My poor spelling has haunted me all my life. Children at boarding schools were expected to write home, usually once a week on Sunday. In her reply my mother wrote out my misspelt words at the top of her letter with the faults underlined. I am not dyslexic and during my psychoanalysis I realised the extent of my fury. The suggestion that my failure to learn was an unconscious expression of spite made a lot of sense. My mother had been trying to help, only wanting her daughter to be able to take her place in the educated world, but I waited for her to be genuinely interested in my news, not critical of the way I reported it. My brother reacted to the same treatment by vowing never to write more than a few words in any letter and I felt particularly honoured recently when his Christmas letter ran to two pages.

In the holidays I mooched around Arthur in the nursery, which he had now been given as his own room, and in the workshop where he continued to make things. We rode out together on our bicycles, often to Hullavington airfield where we lay in the hedge and watched
the planes leave and return. It had been opened in 1937 and became the Empire Training School in 1942. At that time seventeen different types of plane are listed as being seen there. No wonder Arthur was so keen to develop his skills in identification!

There was so little traffic on the roads that we were quite safe on our bicycles.
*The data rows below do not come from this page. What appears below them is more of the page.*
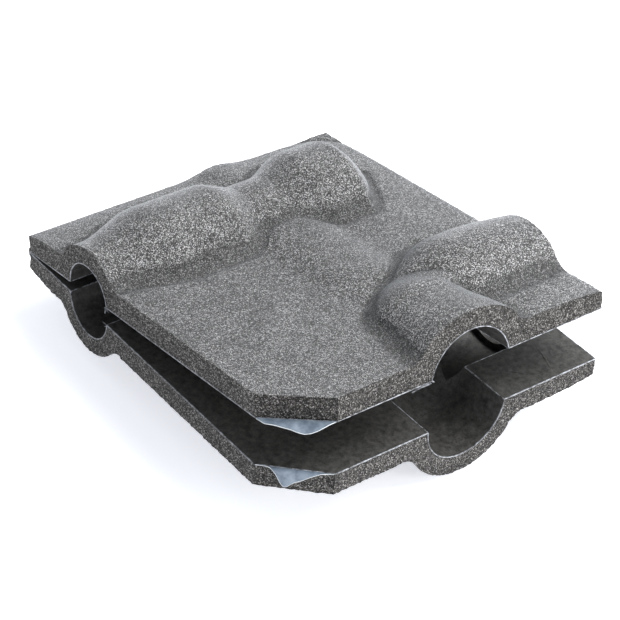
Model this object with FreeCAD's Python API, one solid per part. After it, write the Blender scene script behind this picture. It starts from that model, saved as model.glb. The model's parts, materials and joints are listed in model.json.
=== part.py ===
"""Fold-over foam insulation shell for a pipe fitting.

Two mirrored halves of pressed foam close over the fitting like a clam. Each half is a flat flange with
half-round channels and bulges pressed into it. Its inner face carries an adhesive layer under a release
liner, and the liner's free corner is a pull tab.

A half is drawn in its own frame: X runs from the fold to the free edge, Y along the fold and Z away from
the parting plane, so z = 0 is where the closed halves meet. Millimetres throughout.
"""
import FreeCAD
import Part
import math
import os
from FreeCAD import Vector

# ---- driving dimensions ----
panel_width = 200.0
panel_depth = 234.0
corner_cut_x = 27.3
corner_cut_y = 29.0
foam_thickness = 13.5
channel_wall = 11.0
open_angle = 7.6

# stack on the inner face, measured from the parting plane
half_gap = 0.2
liner_thickness = 0.25
adhesive_thickness = 0.3
liner_outer = half_gap + liner_thickness
adhesive_outer = liner_outer + adhesive_thickness
inner_films = liner_thickness + adhesive_thickness

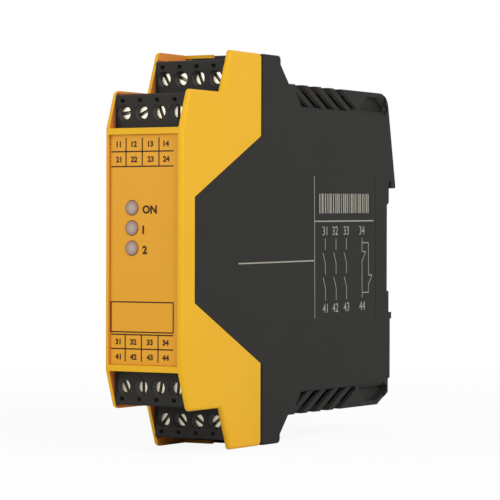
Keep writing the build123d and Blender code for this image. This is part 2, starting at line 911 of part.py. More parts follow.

Indeed the lanes were so quiet that my mother used to exercise the two dogs by running them behind the car for a mile or two. Gerda the dachshund got tired first and was lifted back into the car, while Bertha with her long Dalmatian legs could keep going much longer.

Daisy continued to cook for us all and run the household. In time, Arthur and I became irritated by her efforts to control us. One day we ran away. Leaving a note, we took our bicycles and went to the caravan. Arthur tells me that on our journey we bought three potatoes but I remember raiding the store cupboard in the van for tins of sardines and baked beans: not a very imaginative or courageous revolt. As the evening drew on and the light faded, I began to regret our bad temper and was relieved when my father arrived. He explained how dependent the family was on Daisy, how impossible it would be for our mother to manage without her and asked us to be more tolerant. Shamefaced we followed him home. When I read my mother’s account of the episode in her diary, of her belief that there was right on both sides, I realise how intensely she wanted to provide us with a happy home. She even considered getting rid of the invaluable Daisy as soon as her own medical work was no longer essential.